* _What to do_: Reproduce all of the data exactly, with no line skipped.

── Provided records ──

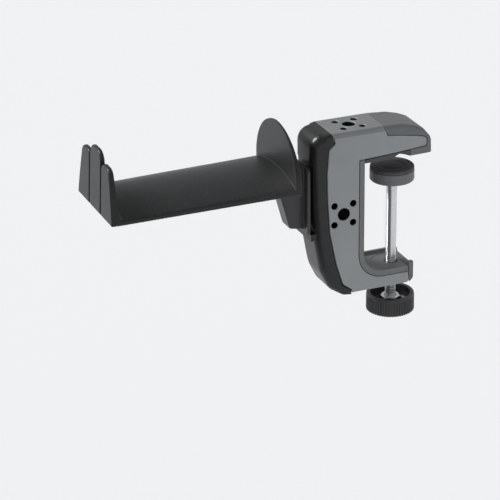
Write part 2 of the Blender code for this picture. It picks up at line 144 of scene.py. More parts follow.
def make_sun(name, towards, strength, width):
    light = bpy.data.lights.new(name, "SUN")
    light.energy = strength
    light.angle = math.radians(width)
    made = bpy.data.objects.new(name, light)
    made.rotation_euler = towards.to_track_quat("Z", "Y").to_euler()
    bpy.context.collection.objects.link(made)
    return made


def make_light():
    world = bpy.data.worlds.new("studio")
    bpy.context.scene.world = world
    world.use_nodes = True
    air = world.node_tree.nodes["Background"]
    air.inputs["Color"].default_value = (0.97, 0.985, 1.0, 1.0)
    air.inputs["Strength"].default_value = WORLD_STRENGTH
    make_sun("key", KEY_FROM, KEY_STRENGTH, KEY_WIDTH)
    glint = make_sun("edge_glint", KEY_FROM, GLINT_STRENGTH, GLINT_WIDTH)
    glint.visible_diffuse = False
    bpy.context.scene.view_settings.view_transform = "Standard"


make_floor()
make_card()
make_light()

# %% [markdown]
# ## Surface effects that several finishes share
#
# Moulded plastic has a fine grain from the mould's spark-eroded wall. Its edges carry a painted highlight,
# a lighter tone where the surface turns, and dust settles on what faces up. Each effect is a shader node
# group with named sockets, built once, so that every material can use it with its own values.

# %% Node helpers
def wire(tree, start, end):
    tree.links.new(start, end)


def add_node(tree, kind, **settings):
    node = tree.nodes.new(kind)
    for name, value in settings.items():
        setattr(node, name, value)
    return node


def math_node(tree, operation, *values):
    node = add_node(tree, "ShaderNodeMath", operation=operation)
    for socket, value in zip(node.inputs, values):
        if isinstance(value, (int, float)):
            socket.default_value = value
        else:
            wire(tree, value, socket)
    return node.outputs[0]


def new_group(name, inputs, outputs):
    tree = bpy.data.node_groups.new(name, "ShaderNodeTree")
    for label, value in inputs.items():
        socket = tree.interface.new_socket(name=label, in_out="INPUT", socket_type="NodeSocketFloat")
        socket.default_value = value
    for label in outputs:
        tree.interface.new_socket(name=label, in_out="OUTPUT", socket_type="NodeSocketFloat")
    return tree, add_node(tree, "NodeGroupInput").outputs, add_node(tree, "NodeGroupOutput").inputs


# %% Moulded grain
def make_grain_group():
    """Fine and coarse noise, added up as a height for a Bump node, and a slow drift for the gloss."""
    sizes = {"Scale": 2600.0, "Drift Scale": 60.0}
    tree, given, made = new_group("moulded_grain", sizes, ("Height", "Drift"))
    place = add_node(tree, "ShaderNodeTexCoord").outputs["Object"]
    heights = []
    for share, detail in ((1.0, 3.0), (0.35, 1.0)):
        noise = add_node(tree, "ShaderNodeTexNoise")
        wire(tree, place, noise.inputs["Vector"])
        wire(tree, math_node(tree, "MULTIPLY", given["Scale"], share), noise.inputs["Scale"])
        noise.inputs["Detail"].default_value = detail
        heights.append(noise.outputs["Fac"])
    wire(tree, math_node(tree, "ADD", heights[0], heights[1]), made["Height"])
    drift = add_node(tree, "ShaderNodeTexNoise")
    wire(tree, place, drift.inputs["Vector"])
    wire(tree, given["Drift Scale"], drift.inputs["Scale"])
    wire(tree, drift.outputs["Fac"], made["Drift"])
    return tree


# %% Painted edge highlight
def make_edge_highlight_group():
    """Painted highlight: white where the surface turns within the radius, as the Bevel node's normal leaves
    the true one.
    """
    tree, given, made = new_group("polished_edges", {"Radius": 0.0006, "Gain": 6.0}, ("Mask",))
    bevel = add_node(tree, "ShaderNodeBevel", samples=6)
    wire(tree, given["Radius"], bevel.inputs["Radius"])
    flat = add_node(tree, "ShaderNodeNewGeometry")
    dot = add_node(tree, "ShaderNodeVectorMath", operation="DOT_PRODUCT")
    wire(tree, bevel.outputs["Normal"], dot.inputs[0])
    wire(tree, flat.outputs["Normal"], dot.inputs[1])
    turned = math_node(tree, "SUBTRACT", 1.0, dot.outputs["Value"])
    gained = add_node(tree, "ShaderNodeMath", operation="MULTIPLY", use_clamp=True)
    wire(tree, turned, gained.inputs[0])
    wire(tree, given["Gain"], gained.inputs[1])
    wire(tree, gained.outputs[0], made["Mask"])
    return tree


# %% Settled dust
def make_dust_group():
    """Specks on what faces up."""
    tree, given, made = new_group("settled_dust", {"Scale": 900.0, "Amount": 0.5}, ("Mask",))
    place = add_node(tree, "ShaderNodeTexCoord").outputs["Object"]
    noise = add_node(tree, "ShaderNodeTexNoise")
    wire(tree, place, noise.inputs["Vector"])
    wire(tree, given["Scale"], noise.inputs["Scale"])
    noise.inputs["Detail"].default_value = 6.0
    specks = add_node(tree, "ShaderNodeMapRange", clamp=True)
    wire(tree, noise.outputs["Fac"], specks.inputs["Value"])
    specks.inputs["From Min"].default_value = 0.56
    specks.inputs["From Max"].default_value = 0.74
    split = add_node(tree, "ShaderNodeSeparateXYZ")
    wire(tree, add_node(tree, "ShaderNodeNewGeometry").outputs["Normal"], split.inputs[0])
    up = math_node(tree, "MAXIMUM", split.outputs["Z"], 0.0)
    shown = math_node(tree, "MULTIPLY", specks.outputs["Result"], up)
    wire(tree, math_node(tree, "MULTIPLY", shown, given["Amount"]), made["Mask"])
    return tree


GRAIN, EDGE_HIGHLIGHT, DUST = make_grain_group(), make_edge_highlight_group(), make_dust_group()
print("shader groups:", GRAIN.name, EDGE_HIGHLIGHT.name, DUST.name)

# %% [markdown]
# ## Finishes
#
# The clamp's core is a satin grey moulding, with a spark-textured top. The cover, hook, bracket and
# knob are near-black, and the caps and the liner are dark grey. The screw is bright zinc-plated
# steel. One function builds a plastic from its tones and its grain, and another builds a metal with
# turning marks, so the values stay together.

# %% Plastics
DUST_TONE = (0.45, 0.45, 0.44)
RELIEF = 0.0001


def group_node(tree, group, **sizes):
    node = add_node(tree, "ShaderNodeGroup", node_tree=group)
    for name, value in sizes.items():
        node.inputs[name.replace("_", " ")].default_value = value
    return node


def mix_colour(tree, factor, first, second):
    node = add_node(tree, "ShaderNodeMix", data_type="RGBA")
    wire(tree, factor, node.inputs["Factor"])
    for socket, value in ((node.inputs["A"], first), (node.inputs["B"], second)):
        if isinstance(value, tuple):
            socket.default_value = (*value, 1.0)
        else:
            wire(tree, value, socket)
    return node.outputs["Result"]


def scaled(tree, value, low, high):
    node = add_node(tree, "ShaderNodeMapRange")
    wire(tree, value, node.inputs["Value"])
    node.inputs["To Min"].default_value = low
    node.inputs["To Max"].default_value = high
    return node.outputs["Result"]


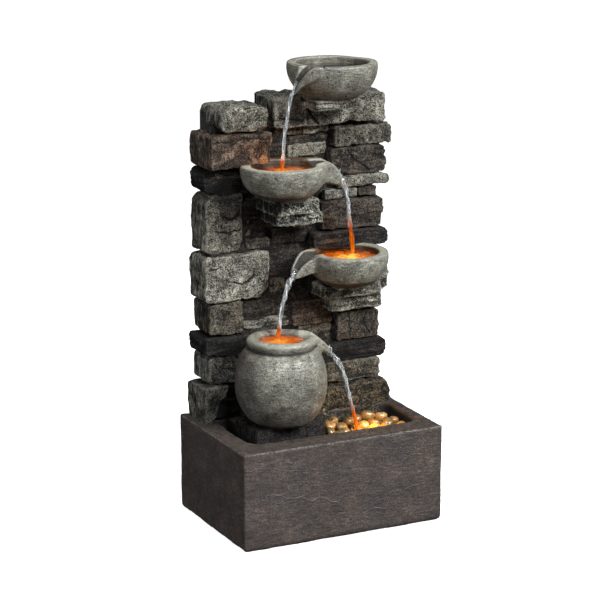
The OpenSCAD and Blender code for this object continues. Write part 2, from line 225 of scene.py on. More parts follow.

───

* _Solved exercise_:
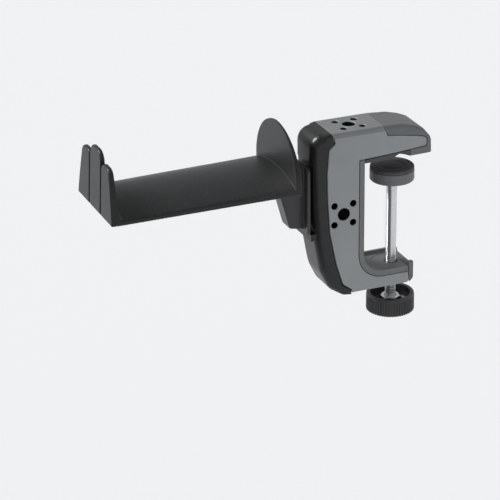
Write part 2 of the Blender code for this picture. It picks up at line 144 of scene.py. More parts follow.
def make_sun(name, towards, strength, width):
    light = bpy.data.lights.new(name, "SUN")
    light.energy = strength
    light.angle = math.radians(width)
    made = bpy.data.objects.new(name, light)
    made.rotation_euler = towards.to_track_quat("Z", "Y").to_euler()
    bpy.context.collection.objects.link(made)
    return made


def make_light():
    world = bpy.data.worlds.new("studio")
    bpy.context.scene.world = world
    world.use_nodes = True
    air = world.node_tree.nodes["Background"]
    air.inputs["Color"].default_value = (0.97, 0.985, 1.0, 1.0)
    air.inputs["Strength"].default_value = WORLD_STRENGTH
    make_sun("key", KEY_FROM, KEY_STRENGTH, KEY_WIDTH)
    glint = make_sun("edge_glint", KEY_FROM, GLINT_STRENGTH, GLINT_WIDTH)
    glint.visible_diffuse = False
    bpy.context.scene.view_settings.view_transform = "Standard"


make_floor()
make_card()
make_light()

# %% [markdown]
# ## Surface effects that several finishes share
#
# Moulded plastic has a fine grain from the mould's spark-eroded wall. Its edges carry a painted highlight,
# a lighter tone where the surface turns, and dust settles on what faces up. Each effect is a shader node
# group with named sockets, built once, so that every material can use it with its own values.

# %% Node helpers
def wire(tree, start, end):
    tree.links.new(start, end)


def add_node(tree, kind, **settings):
    node = tree.nodes.new(kind)
    for name, value in settings.items():
        setattr(node, name, value)
    return node


def math_node(tree, operation, *values):
    node = add_node(tree, "ShaderNodeMath", operation=operation)
    for socket, value in zip(node.inputs, values):
        if isinstance(value, (int, float)):
            socket.default_value = value
        else:
            wire(tree, value, socket)
    return node.outputs[0]


def new_group(name, inputs, outputs):
    tree = bpy.data.node_groups.new(name, "ShaderNodeTree")
    for label, value in inputs.items():
        socket = tree.interface.new_socket(name=label, in_out="INPUT", socket_type="NodeSocketFloat")
        socket.default_value = value
    for label in outputs:
        tree.interface.new_socket(name=label, in_out="OUTPUT", socket_type="NodeSocketFloat")
    return tree, add_node(tree, "NodeGroupInput").outputs, add_node(tree, "NodeGroupOutput").inputs


# %% Moulded grain
def make_grain_group():
    """Fine and coarse noise, added up as a height for a Bump node, and a slow drift for the gloss."""
    sizes = {"Scale": 2600.0, "Drift Scale": 60.0}
    tree, given, made = new_group("moulded_grain", sizes, ("Height", "Drift"))
    place = add_node(tree, "ShaderNodeTexCoord").outputs["Object"]
    heights = []
    for share, detail in ((1.0, 3.0), (0.35, 1.0)):
        noise = add_node(tree, "ShaderNodeTexNoise")
        wire(tree, place, noise.inputs["Vector"])
        wire(tree, math_node(tree, "MULTIPLY", given["Scale"], share), noise.inputs["Scale"])
        noise.inputs["Detail"].default_value = detail
        heights.append(noise.outputs["Fac"])
    wire(tree, math_node(tree, "ADD", heights[0], heights[1]), made["Height"])
    drift = add_node(tree, "ShaderNodeTexNoise")
    wire(tree, place, drift.inputs["Vector"])
    wire(tree, given["Drift Scale"], drift.inputs["Scale"])
    wire(tree, drift.outputs["Fac"], made["Drift"])
    return tree


# %% Painted edge highlight
def make_edge_highlight_group():
    """Painted highlight: white where the surface turns within the radius, as the Bevel node's normal leaves
    the true one.
    """
    tree, given, made = new_group("polished_edges", {"Radius": 0.0006, "Gain": 6.0}, ("Mask",))
    bevel = add_node(tree, "ShaderNodeBevel", samples=6)
    wire(tree, given["Radius"], bevel.inputs["Radius"])
    flat = add_node(tree, "ShaderNodeNewGeometry")
    dot = add_node(tree, "ShaderNodeVectorMath", operation="DOT_PRODUCT")
    wire(tree, bevel.outputs["Normal"], dot.inputs[0])
    wire(tree, flat.outputs["Normal"], dot.inputs[1])
    turned = math_node(tree, "SUBTRACT", 1.0, dot.outputs["Value"])
    gained = add_node(tree, "ShaderNodeMath", operation="MULTIPLY", use_clamp=True)
    wire(tree, turned, gained.inputs[0])
    wire(tree, given["Gain"], gained.inputs[1])
    wire(tree, gained.outputs[0], made["Mask"])
    return tree


# %% Settled dust
def make_dust_group():
    """Specks on what faces up."""
    tree, given, made = new_group("settled_dust", {"Scale": 900.0, "Amount": 0.5}, ("Mask",))
    place = add_node(tree, "ShaderNodeTexCoord").outputs["Object"]
    noise = add_node(tree, "ShaderNodeTexNoise")
    wire(tree, place, noise.inputs["Vector"])
    wire(tree, given["Scale"], noise.inputs["Scale"])
    noise.inputs["Detail"].default_value = 6.0
    specks = add_node(tree, "ShaderNodeMapRange", clamp=True)
    wire(tree, noise.outputs["Fac"], specks.inputs["Value"])
    specks.inputs["From Min"].default_value = 0.56
    specks.inputs["From Max"].default_value = 0.74
    split = add_node(tree, "ShaderNodeSeparateXYZ")
    wire(tree, add_node(tree, "ShaderNodeNewGeometry").outputs["Normal"], split.inputs[0])
    up = math_node(tree, "MAXIMUM", split.outputs["Z"], 0.0)
    shown = math_node(tree, "MULTIPLY", specks.outputs["Result"], up)
    wire(tree, math_node(tree, "MULTIPLY", shown, given["Amount"]), made["Mask"])
    return tree


GRAIN, EDGE_HIGHLIGHT, DUST = make_grain_group(), make_edge_highlight_group(), make_dust_group()
print("shader groups:", GRAIN.name, EDGE_HIGHLIGHT.name, DUST.name)

# %% [markdown]
# ## Finishes
#
# The clamp's core is a satin grey moulding, with a spark-textured top. The cover, hook, bracket and
# knob are near-black, and the caps and the liner are dark grey. The screw is bright zinc-plated
# steel. One function builds a plastic from its tones and its grain, and another builds a metal with
# turning marks, so the values stay together.

# %% Plastics
DUST_TONE = (0.45, 0.45, 0.44)
RELIEF = 0.0001


def group_node(tree, group, **sizes):
    node = add_node(tree, "ShaderNodeGroup", node_tree=group)
    for name, value in sizes.items():
        node.inputs[name.replace("_", " ")].default_value = value
    return node


def mix_colour(tree, factor, first, second):
    node = add_node(tree, "ShaderNodeMix", data_type="RGBA")
    wire(tree, factor, node.inputs["Factor"])
    for socket, value in ((node.inputs["A"], first), (node.inputs["B"], second)):
        if isinstance(value, tuple):
            socket.default_value = (*value, 1.0)
        else:
            wire(tree, value, socket)
    return node.outputs["Result"]


def scaled(tree, value, low, high):
    node = add_node(tree, "ShaderNodeMapRange")
    wire(tree, value, node.inputs["Value"])
    node.inputs["To Min"].default_value = low
    node.inputs["To Max"].default_value = high
    return node.outputs["Result"]


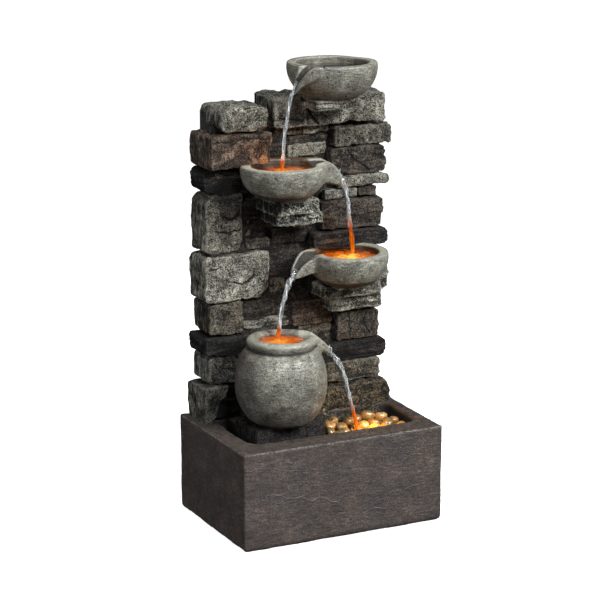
The OpenSCAD and Blender code for this object continues. Write part 2, from line 225 of scene.py on. More parts follow.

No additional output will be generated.